Q: Why does the entropy of the universe always increase, and what is the heat death of the universe?

Physicist: The increase of entropy is just how a scientist talks about the fact that the universe tends to do the most likely thing.  For example, if you throw a bucket of dice you’ll find that about a sixth of them will be 1, about a sixth will be 2, and so on.  This has the most ways of happening, so it’s the most likely outcome, and for the same reason it’s the outcome with the highest entropy.

High entropy.  Arrangements of lots of dice tend, over time, to end up like this.

In contrast, you wouldn’t expect all of the dice to be 4 at the same time, or otherwise assume one particular pattern.  That would be a very unlikely and low entropy outcome.

Audrey Hepburn is one of the lower entropy states you’ll find.  Or rather, will never find, because it’s so unlikely.  You have to sit back and squint a little to see it.

“Entropy” is just a mathematical tool for extending the idea down to atomic interactions, where we don’t have a nice idea like “dice” to work with.

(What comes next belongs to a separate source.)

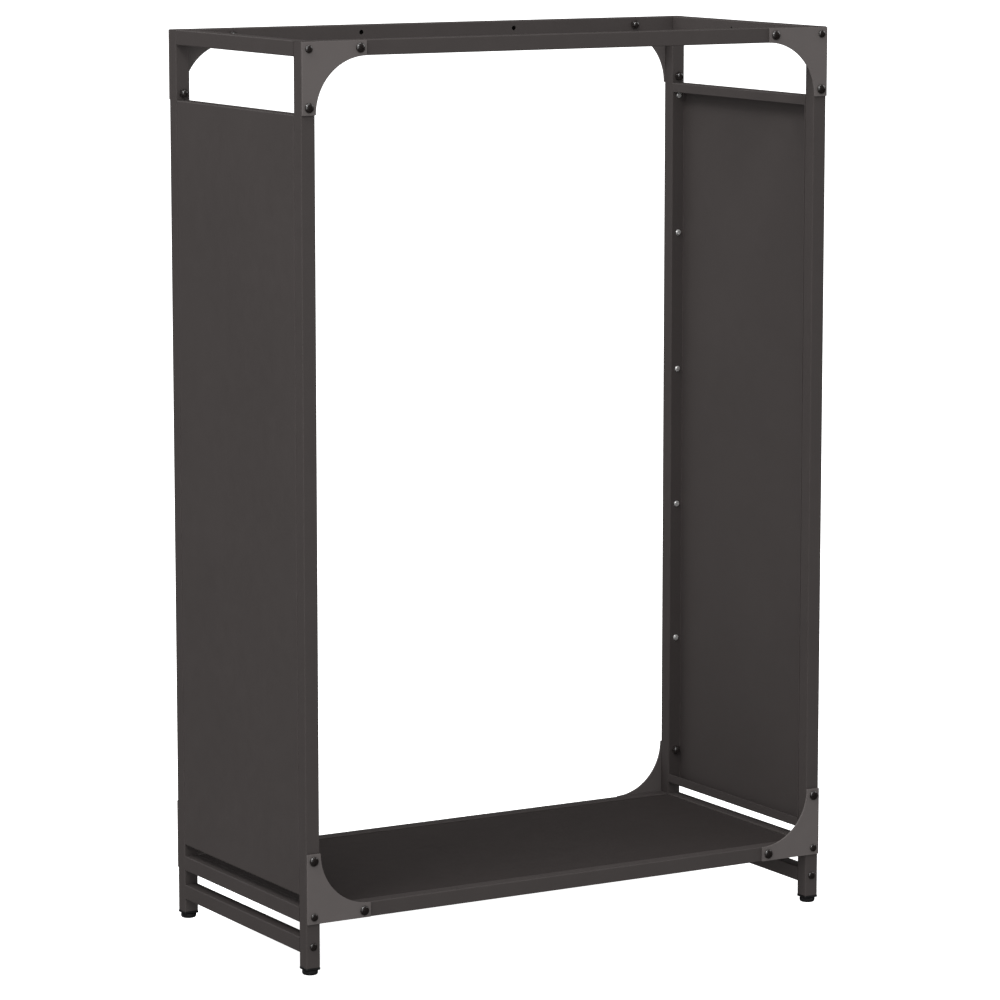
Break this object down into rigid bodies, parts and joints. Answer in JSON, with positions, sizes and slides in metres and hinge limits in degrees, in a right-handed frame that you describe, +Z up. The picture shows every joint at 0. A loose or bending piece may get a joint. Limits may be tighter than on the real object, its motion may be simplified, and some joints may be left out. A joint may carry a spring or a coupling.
{
  "type": "firewood log rack",
  "caption": "Free-standing firewood rack of square steel tube with sheet side panels, a low sheet shelf, corner gussets and levelling feet, open at front, rear and top.",
  "frame": {"origin": "on the floor under the middle of the rack", "axes": "+Z up, X along the width, -Y to the open front, +Y to the open rear"},
  "size_m": [0.6008, 0.2904, 0.906],
  "materials": {
    "frame_paint": "satin",
    "panel_paint": "satin",
    "shelf_paint": "satin",
    "gusset_paint": "satin",
    "fastener_black": "satin",
    "foot_plastic": "matte",
    "screw_zinc": "satin"
  },
  "bodies": {
    "frame": {"post_front_left": "frame_paint", "post_front_right": "frame_paint", "post_rear_left": "frame_paint", "post_rear_right": "frame_paint", "foot_insert_front_left": "foot_plastic", "foot_insert_front_right": "foot_plastic", "foot_insert_rear_left": "foot_plastic", "foot_insert_rear_right": "foot_plastic", "top_rail_front": "frame_paint", "top_rail_rear": "frame_paint", "top_rail_left": "frame_paint", "top_rail_right": "frame_paint", "shelf_rail_front": "frame_paint", "shelf_rail_rear": "frame_paint", "shelf_rail_left": "frame_paint", "shelf_rail_right": "frame_paint", "lower_stretcher_left": "frame_paint", "lower_stretcher_right": "frame_paint", "side_panel_left": "panel_paint", "side_panel_right": "panel_paint", "shelf": "shelf_paint", "gusset_front_left_top": "gusset_paint", "gusset_front_left_bottom": "gusset_paint", "gusset_front_right_top": "gusset_paint", "gusset_front_right_bottom": "gusset_paint", "gusset_rear_left_top": "gusset_paint", "gusset_rear_left_bottom": "gusset_paint", "gusset_rear_right_top": "gusset_paint", "gusset_rear_right_bottom": "gusset_paint", "corner_bolt_front_left_top": "fastener_black", "corner_bolt_front_left_bottom": "fastener_black", "corner_bolt_front_right_top": "fastener_black", "corner_bolt_front_right_bottom": "fastener_black", "corner_bolt_rear_left_top": "fastener_black", "corner_bolt_rear_left_bottom": "fastener_black", "corner_bolt_rear_right_top": "fastener_black", "corner_bolt_rear_right_bottom": "fastener_black", "post_bolt_front_left_top": "fastener_black", "post_bolt_front_left_bottom": "fastener_black", "post_bolt_front_right_top": "fastener_black", "post_bolt_front_right_bottom": "fastener_black", "post_bolt_rear_left_top": "fastener_black", "post_bolt_rear_left_bottom": "fastener_black", "post_bolt_rear_right_top": "fastener_black", "post_bolt_rear_right_bottom": "fastener_black", "rail_bolt_front_left_top": "fastener_black", "rail_bolt_front_left_bottom": "fastener_black", "rail_bolt_front_right_top": "fastener_black", "rail_bolt_front_right_bottom": "fastener_black", "rail_bolt_rear_left_top": "fastener_black", "rail_bolt_rear_left_bottom": "fastener_black", "rail_bolt_rear_right_top": "fastener_black", "rail_bolt_rear_right_bottom": "fastener_black"},
    "foot_front_left": {"levelling_foot_front_left": "foot_plastic"},
    "foot_front_right": {"levelling_foot_front_right": "foot_plastic"},
    "foot_rear_left": {"levelling_foot_rear_left": "foot_plastic"},
    "foot_rear_right": {"levelling_foot_rear_right": "foot_plastic"}
  },
  "joints": [
    {"name": "level_front_left", "type": "slide", "parent": "frame", "child": "foot_front_left", "axis": [0, 0, -1], "range_m": [0, 0.008]},
    {"name": "level_front_right", "type": "slide", "parent": "frame", "child": "foot_front_right", "axis": [0, 0, -1], "range_m": [0, 0.008]},
    {"name": "level_rear_left", "type": "slide", "parent": "frame", "child": "foot_rear_left", "axis": [0, 0, -1], "range_m": [0, 0.008]},
    {"name": "level_rear_right", "type": "slide", "parent": "frame", "child": "foot_rear_right", "axis": [0, 0, -1], "range_m": [0, 0.008]}
  ]
}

One of the things that increasing entropy does is to spread out heat as much as possible.  If you have a hot object next to a cold object, then the heat will spread so that the cooler object heats up, and the hotter object cools down, until the two are at the same temperature.  The idea (the math) behind that is the same as the idea behind mixing fluids or sands together.  There are more ways for things to be mixed than sorted.

The same thing happens on a much larger scale.  The Sun, and every other star, is radiating heat into the universe.  But they can’t do it forever.  Eventually the heat will have spread out so much that there won’t be warmer objects and cooler objects.  Everything will be the same temperature.  The same, very cold, temperature.  The vast majority of the universe is already screaming cold, so the heat death of the universe is just about burning what fuel there is and mixing the heat so created into the ever-expansive, cold, and unyielding cosmos.  Both the burning of fuel (mostly through fusion in stars) and the distribution of heat are processes which increase entropy.

The cold and unyielding cosmos. What’s the stupid point of anything?

Once everything is the same temperature, the universe attains a “steady state”.  With no energy differences, there’s no reason for anything to change what it’s doing (all forces can be expressed as an energy imbalance or “potential gradient“).  Heat death is the point at which the universe has finally settled down completely (or almost completely), and nothing interesting ever happens again.

Which is depressing, but it is a fantastically long time away.  There are a hell of a lot of other bad things that’ll probably happen first.

The eminent philosophers Flanders and Swann have a more up beat take on the heat death of the universe:

“Heat is work, and work’s a curse,

and all the heat in the universe,

is gonna cool down.  ‘Cause it can’t increase,

then there’ll be no more work, and there’ll be perfect peace.

That’s entropy, man.”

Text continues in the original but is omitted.